Directions for this task
Write out every entry exactly as it stands.
— Start Exercise input —
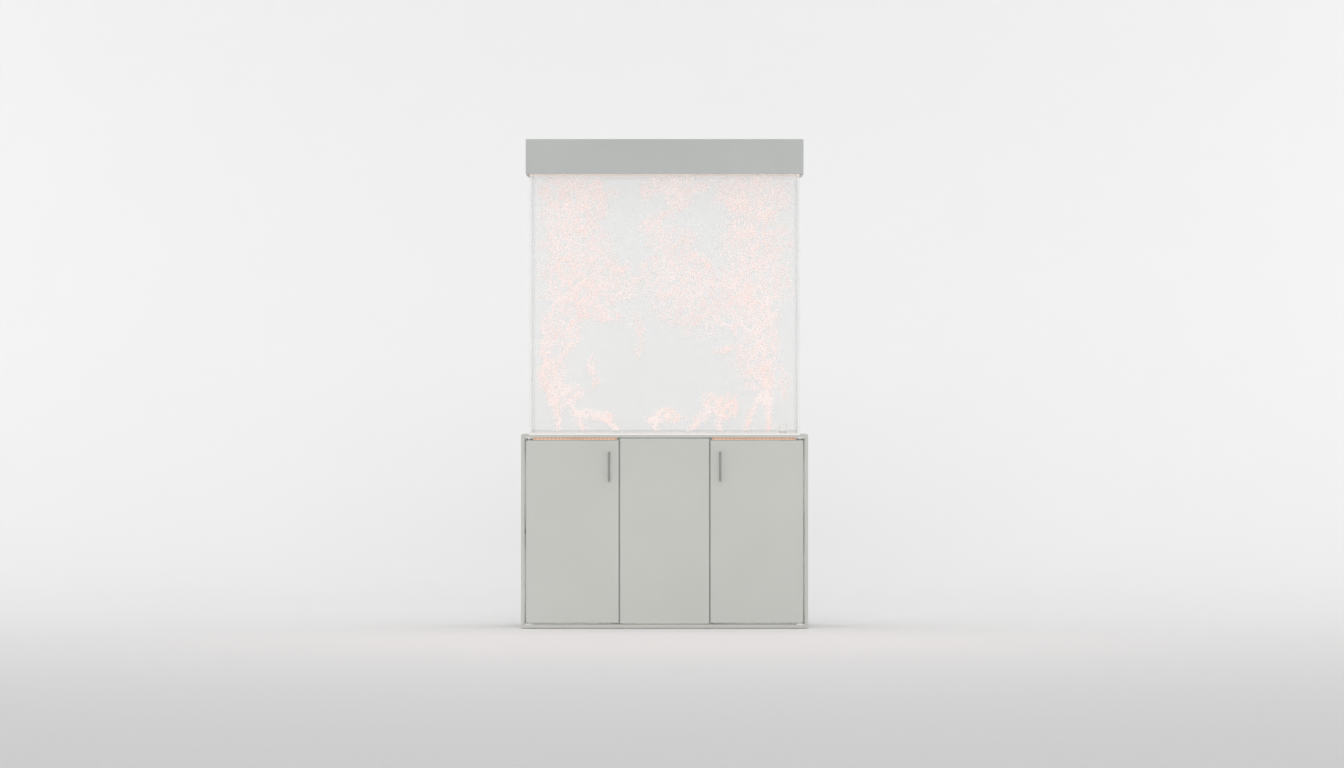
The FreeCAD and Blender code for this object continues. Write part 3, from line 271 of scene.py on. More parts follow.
class Effects:
    """Shader node groups that several finishes share; each puts out Colour, Roughness and Height."""

    peel_tone: float = 0.06
    peel_shade: float = 0.9
    lacquer_gloss_drift: float = 0.12
    grain_gloss_drift: float = 0.14
    skin_gloss_drift: float = 0.15

    @staticmethod
    def start(name: str, **inputs: str) -> tuple[Graph, bpy.types.NodeOutputs]:
        """Make an empty group with its sockets.

        Args:
            name: the group's name.
            **inputs: each input's kind, Float, Color or Vector; _ in a name stands for a space.

        Returns:
            The group's graph, and the sockets that bring in its inputs.
        """
        tree = bpy.data.node_groups.new(name, "ShaderNodeTree")
        outputs = {"Colour": "Color", "Roughness": "Float", "Height": "Float"}
        for way, sockets in (("INPUT", inputs), ("OUTPUT", outputs)):
            for socket, kind in sockets.items():
                tree.interface.new_socket(socket.replace("_", " "), in_out=way,
                                          socket_type="NodeSocket" + kind)
        graph = Graph(tree)
        return graph, graph.add("NodeGroupInput").outputs

    @classmethod
    @cache
    def lacquer(cls) -> Tree:
        """Sprayed lacquer: fine orange peel over a slow drift of tone and gloss.

        Returns:
            The group.
        """
        g, given = cls.start("sprayed_lacquer", Vector="Vector", Colour="Color", Peel_Scale="Float",
                             Drift="Float", Gloss="Float")
        peel = g.add("ShaderNodeTexNoise", Vector=given["Vector"], Scale=given["Peel Scale"], Detail=3.0,
                     Roughness=0.55).outputs["Fac"]
        slow = g.add("ShaderNodeTexNoise", Vector=given["Vector"], Scale=2.3, Detail=4.0).outputs["Fac"]
        darker = g.add("ShaderNodeHueSaturation", Value=cls.peel_shade, Color=given["Colour"])
        amount = g.math("MULTIPLY", g.ramp(slow, 0.35, 0.65), given["Drift"])
        colour = g.mix(g.math("MULTIPLY_ADD", peel, cls.peel_tone, amount), given["Colour"],
                       darker.outputs["Color"])
        gloss = g.math("MULTIPLY_ADD", slow, cls.lacquer_gloss_drift, given["Gloss"])
        return g.deliver(colour, gloss, peel)

    @classmethod
    @cache
    def grain(cls) -> Tree:
        """Directional grain: noise squeezed along one axis, for brushed metal and wood.

        Returns:
            The group.
        """
        g, given = cls.start("directional_grain", Vector="Vector", Light="Color", Dark="Color",
                             Stretch="Vector", Gloss="Float")
        stretched = g.add("ShaderNodeVectorMath", {"operation": "MULTIPLY"})
        g.feed(stretched, ((0, given["Vector"]), (1, given["Stretch"])))
        lines = g.add("ShaderNodeTexNoise", Vector=stretched.outputs[0], Scale=1.0, Detail=5.0,
                      Roughness=0.6)
        band = g.ramp(lines.outputs["Fac"], 0.3, 0.7)
        gloss = g.math("MULTIPLY_ADD", band, cls.grain_gloss_drift, given["Gloss"])
        return g.deliver(g.mix(band, given["Dark"], given["Light"]), gloss, band)

    @classmethod
    @cache
    def moulding(cls) -> Tree:
        """Moulded skin: small cells of texture under thin patches of dust.

        Returns:
            The group.
        """
        g, given = cls.start("moulded_skin", Vector="Vector", Colour="Color", Dust="Color",
                             Scale="Float", Dust_Amount="Float", Gloss="Float")
        cells = g.add("ShaderNodeTexVoronoi", Vector=given["Vector"], Scale=given["Scale"])
        noise = g.add("ShaderNodeTexNoise", Vector=given["Vector"], Scale=18.0, Detail=5.0)
        patches = noise.outputs["Fac"]
        dust = g.math("MULTIPLY", g.ramp(patches, 0.45, 0.7), given["Dust Amount"])
        gloss = g.math("MULTIPLY_ADD", patches, cls.skin_gloss_drift, given["Gloss"])
        return g.deliver(g.mix(dust, given["Colour"], given["Dust"]), gloss, cells.outputs["Distance"])


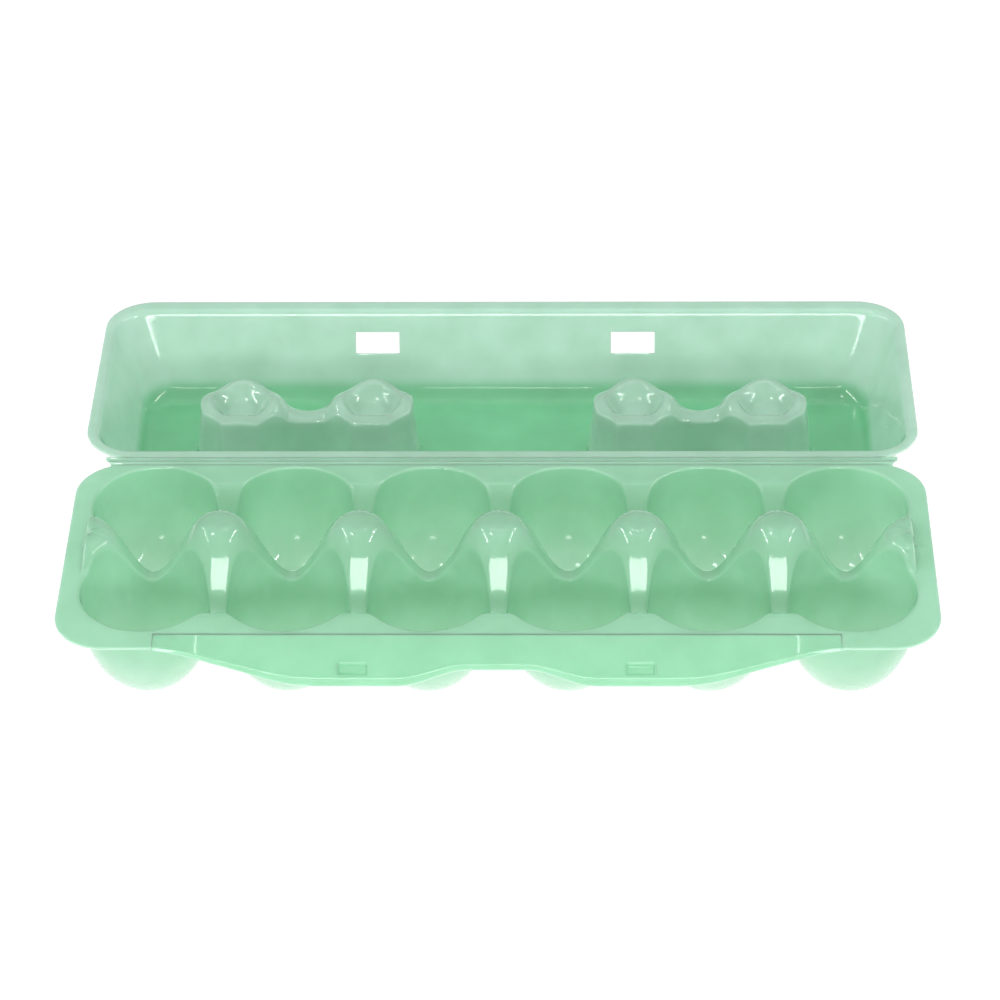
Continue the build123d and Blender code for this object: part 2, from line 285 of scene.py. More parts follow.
— End Exercise input —
Answer to this problem
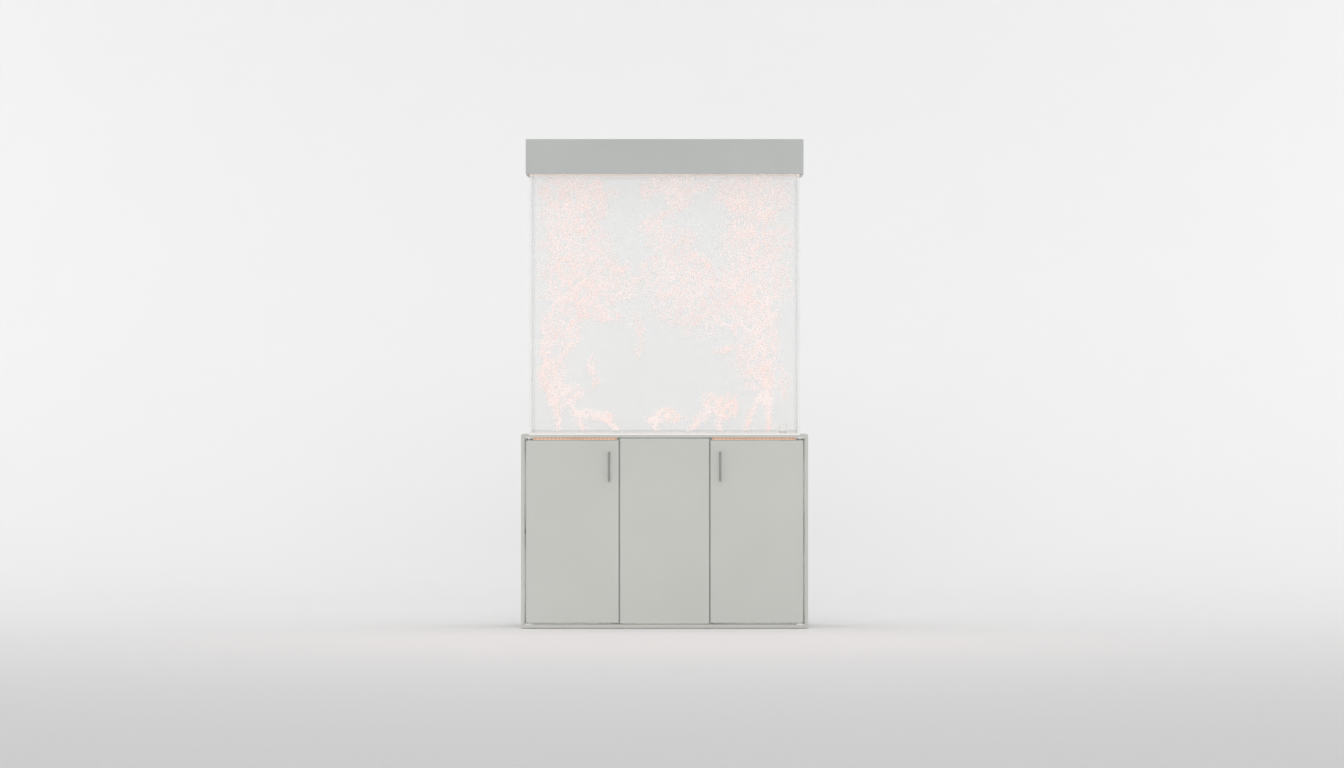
The FreeCAD and Blender code for this object continues. Write part 3, from line 271 of scene.py on. More parts follow.
class Effects:
    """Shader node groups that several finishes share; each puts out Colour, Roughness and Height."""

    peel_tone: float = 0.06
    peel_shade: float = 0.9
    lacquer_gloss_drift: float = 0.12
    grain_gloss_drift: float = 0.14
    skin_gloss_drift: float = 0.15

    @staticmethod
    def start(name: str, **inputs: str) -> tuple[Graph, bpy.types.NodeOutputs]:
        """Make an empty group with its sockets.

        Args:
            name: the group's name.
            **inputs: each input's kind, Float, Color or Vector; _ in a name stands for a space.

        Returns:
            The group's graph, and the sockets that bring in its inputs.
        """
        tree = bpy.data.node_groups.new(name, "ShaderNodeTree")
        outputs = {"Colour": "Color", "Roughness": "Float", "Height": "Float"}
        for way, sockets in (("INPUT", inputs), ("OUTPUT", outputs)):
            for socket, kind in sockets.items():
                tree.interface.new_socket(socket.replace("_", " "), in_out=way,
                                          socket_type="NodeSocket" + kind)
        graph = Graph(tree)
        return graph, graph.add("NodeGroupInput").outputs

    @classmethod
    @cache
    def lacquer(cls) -> Tree:
        """Sprayed lacquer: fine orange peel over a slow drift of tone and gloss.

        Returns:
            The group.
        """
        g, given = cls.start("sprayed_lacquer", Vector="Vector", Colour="Color", Peel_Scale="Float",
                             Drift="Float", Gloss="Float")
        peel = g.add("ShaderNodeTexNoise", Vector=given["Vector"], Scale=given["Peel Scale"], Detail=3.0,
                     Roughness=0.55).outputs["Fac"]
        slow = g.add("ShaderNodeTexNoise", Vector=given["Vector"], Scale=2.3, Detail=4.0).outputs["Fac"]
        darker = g.add("ShaderNodeHueSaturation", Value=cls.peel_shade, Color=given["Colour"])
        amount = g.math("MULTIPLY", g.ramp(slow, 0.35, 0.65), given["Drift"])
        colour = g.mix(g.math("MULTIPLY_ADD", peel, cls.peel_tone, amount), given["Colour"],
                       darker.outputs["Color"])
        gloss = g.math("MULTIPLY_ADD", slow, cls.lacquer_gloss_drift, given["Gloss"])
        return g.deliver(colour, gloss, peel)

    @classmethod
    @cache
    def grain(cls) -> Tree:
        """Directional grain: noise squeezed along one axis, for brushed metal and wood.

        Returns:
            The group.
        """
        g, given = cls.start("directional_grain", Vector="Vector", Light="Color", Dark="Color",
                             Stretch="Vector", Gloss="Float")
        stretched = g.add("ShaderNodeVectorMath", {"operation": "MULTIPLY"})
        g.feed(stretched, ((0, given["Vector"]), (1, given["Stretch"])))
        lines = g.add("ShaderNodeTexNoise", Vector=stretched.outputs[0], Scale=1.0, Detail=5.0,
                      Roughness=0.6)
        band = g.ramp(lines.outputs["Fac"], 0.3, 0.7)
        gloss = g.math("MULTIPLY_ADD", band, cls.grain_gloss_drift, given["Gloss"])
        return g.deliver(g.mix(band, given["Dark"], given["Light"]), gloss, band)

    @classmethod
    @cache
    def moulding(cls) -> Tree:
        """Moulded skin: small cells of texture under thin patches of dust.

        Returns:
            The group.
        """
        g, given = cls.start("moulded_skin", Vector="Vector", Colour="Color", Dust="Color",
                             Scale="Float", Dust_Amount="Float", Gloss="Float")
        cells = g.add("ShaderNodeTexVoronoi", Vector=given["Vector"], Scale=given["Scale"])
        noise = g.add("ShaderNodeTexNoise", Vector=given["Vector"], Scale=18.0, Detail=5.0)
        patches = noise.outputs["Fac"]
        dust = g.math("MULTIPLY", g.ramp(patches, 0.45, 0.7), given["Dust Amount"])
        gloss = g.math("MULTIPLY_ADD", patches, cls.skin_gloss_drift, given["Gloss"])
        return g.deliver(g.mix(dust, given["Colour"], given["Dust"]), gloss, cells.outputs["Distance"])


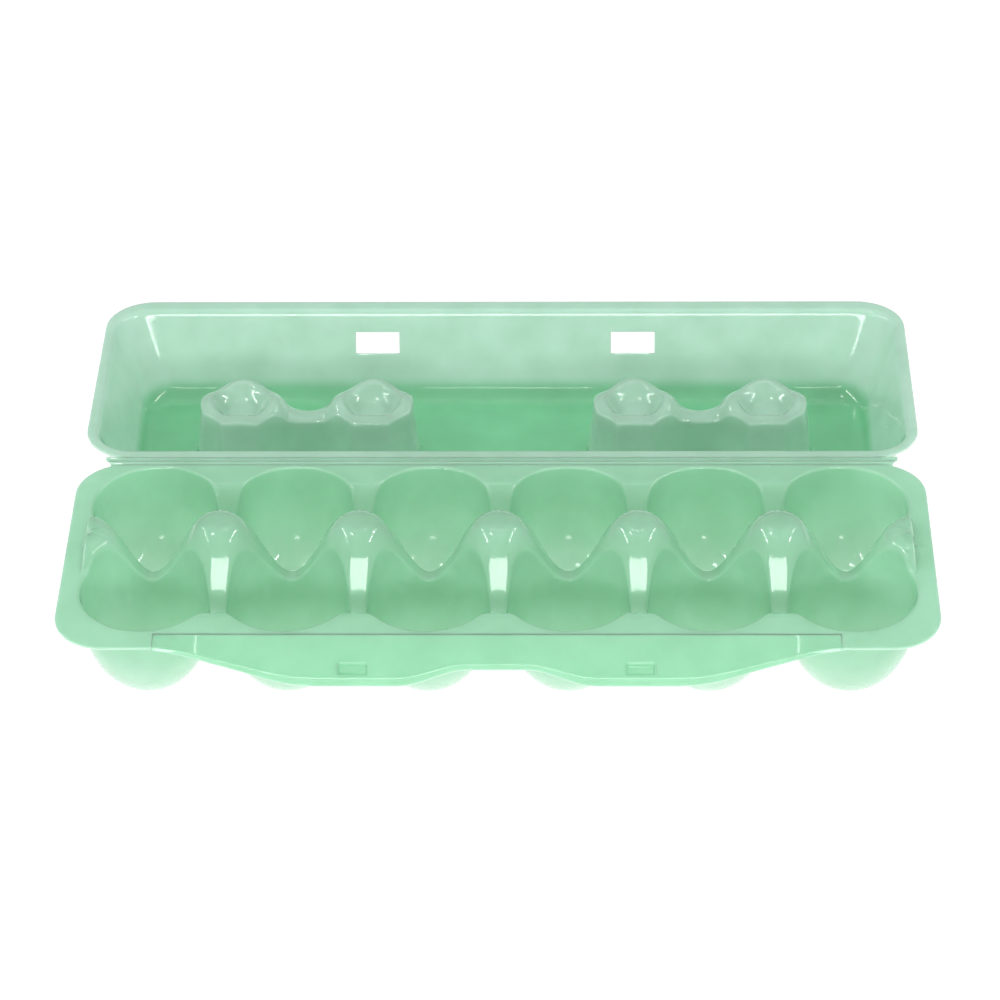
Continue the build123d and Blender code for this object: part 2, from line 285 of scene.py. More parts follow.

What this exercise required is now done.